Deciphering the molecular composition of organic aerosols, or OA, in the atmosphere is essential for understanding how these complex aerosols transform and impact the environment and climate forcing. The chemical composition of OA influences how atmospheric radiation is absorbed. For example, the presence of nitrogen-containing organic compounds (NOC) in OA may have a profound effect on its light-absorption properties, affecting how OA influences regional haze and Earth's climate. OA sources, their atmospheric transformation, and radiative effects are core sources of uncertainty in today's atmospheric climate models. At present, the understanding of OA composition is limited to the extent that their impact cannot be accurately predicted and mitigated.

To probe the chemical compositional changes that occur in OA during a diurnal cycle and study the distribution of unique OA species across multiple scales, scientists employed EMSL's nanospray desorption electrospray ionization (nano-DESI) coupled with high-resolution mass spectrometry (HR-MS) capabilities to characterize more than 850 unique molecular species in the study area. Nano-DESI/HR-MS enables fast, sensitive direct analysis of minute amounts of the OA samples deposited on substrates and affords an accurate assessment of the transforming reactions and their plausible causes. The analyses revealed patterns, such as increased NOC in samples taken at night with more OA containing only carbon, hydrogen, and oxygen (CHO) in the afternoon. High correlated with the predominant CHO compounds, indicating they were secondary products of daytime oxidation, including ozonolysis and/or photochemical reactions.

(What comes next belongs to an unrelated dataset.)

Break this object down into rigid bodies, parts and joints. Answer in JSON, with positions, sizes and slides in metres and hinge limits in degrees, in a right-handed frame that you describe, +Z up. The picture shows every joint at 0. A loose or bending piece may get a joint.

Meanwhile, the observed nighttime enhancement of NOC showed evidence of being formed by reactions that transform carbonyls into imines, which require aqueous-phase chemistry of ammonium and organic compounds in liquid-phase particles. Thus, the scientists hypothesized ammonium chemistry may be an important pathway for NOC formation in OA. In addition to providing an alternate technique for investigating OA, and potentially more precise models, this work is another step toward clarifying environmental and climate change ramifications that stem from the chemical transformations that determine OA composition.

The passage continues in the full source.